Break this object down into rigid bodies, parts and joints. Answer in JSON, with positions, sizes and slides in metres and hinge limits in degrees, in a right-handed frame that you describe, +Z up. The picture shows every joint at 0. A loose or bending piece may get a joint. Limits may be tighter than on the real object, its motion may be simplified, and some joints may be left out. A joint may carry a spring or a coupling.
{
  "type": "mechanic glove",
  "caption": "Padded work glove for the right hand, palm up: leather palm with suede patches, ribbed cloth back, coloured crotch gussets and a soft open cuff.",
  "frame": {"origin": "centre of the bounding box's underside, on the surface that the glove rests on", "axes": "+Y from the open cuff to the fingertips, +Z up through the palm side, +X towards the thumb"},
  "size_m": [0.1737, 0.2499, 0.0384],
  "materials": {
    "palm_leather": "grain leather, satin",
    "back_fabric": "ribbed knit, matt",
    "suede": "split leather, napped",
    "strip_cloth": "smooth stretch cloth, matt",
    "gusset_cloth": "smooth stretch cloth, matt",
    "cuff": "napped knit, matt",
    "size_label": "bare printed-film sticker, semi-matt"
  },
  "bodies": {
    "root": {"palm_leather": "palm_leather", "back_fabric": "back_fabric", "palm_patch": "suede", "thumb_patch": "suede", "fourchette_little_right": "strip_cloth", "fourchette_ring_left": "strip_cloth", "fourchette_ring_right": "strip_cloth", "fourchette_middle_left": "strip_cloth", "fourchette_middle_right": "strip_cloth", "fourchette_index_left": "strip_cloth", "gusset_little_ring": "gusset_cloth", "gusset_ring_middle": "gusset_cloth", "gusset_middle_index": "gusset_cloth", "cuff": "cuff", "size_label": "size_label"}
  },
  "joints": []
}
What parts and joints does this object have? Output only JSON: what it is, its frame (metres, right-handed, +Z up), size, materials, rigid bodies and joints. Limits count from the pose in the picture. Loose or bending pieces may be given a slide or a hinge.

* [Requirement] Copy out the full set of records precisely, leaving nothing out.

* [Full solution]
Break this object down into rigid bodies, parts and joints. Answer in JSON, with positions, sizes and slides in metres and hinge limits in degrees, in a right-handed frame that you describe, +Z up. The picture shows every joint at 0. A loose or bending piece may get a joint. Limits may be tighter than on the real object, its motion may be simplified, and some joints may be left out. A joint may carry a spring or a coupling.
{
  "type": "mechanic glove",
  "caption": "Padded work glove for the right hand, palm up: leather palm with suede patches, ribbed cloth back, coloured crotch gussets and a soft open cuff.",
  "frame": {"origin": "centre of the bounding box's underside, on the surface that the glove rests on", "axes": "+Y from the open cuff to the fingertips, +Z up through the palm side, +X towards the thumb"},
  "size_m": [0.1737, 0.2499, 0.0384],
  "materials": {
    "palm_leather": "grain leather, satin",
    "back_fabric": "ribbed knit, matt",
    "suede": "split leather, napped",
    "strip_cloth": "smooth stretch cloth, matt",
    "gusset_cloth": "smooth stretch cloth, matt",
    "cuff": "napped knit, matt",
    "size_label": "bare printed-film sticker, semi-matt"
  },
  "bodies": {
    "root": {"palm_leather": "palm_leather", "back_fabric": "back_fabric", "palm_patch": "suede", "thumb_patch": "suede", "fourchette_little_right": "strip_cloth", "fourchette_ring_left": "strip_cloth", "fourchette_ring_right": "strip_cloth", "fourchette_middle_left": "strip_cloth", "fourchette_middle_right": "strip_cloth", "fourchette_index_left": "strip_cloth", "gusset_little_ring": "gusset_cloth", "gusset_ring_middle": "gusset_cloth", "gusset_middle_index": "gusset_cloth", "cuff": "cuff", "size_label": "size_label"}
  },
  "joints": []
}
What parts and joints does this object have? Output only JSON: what it is, its frame (metres, right-handed, +Z up), size, materials, rigid bodies and joints. Limits count from the pose in the picture. Loose or bending pieces may be given a slide or a hinge.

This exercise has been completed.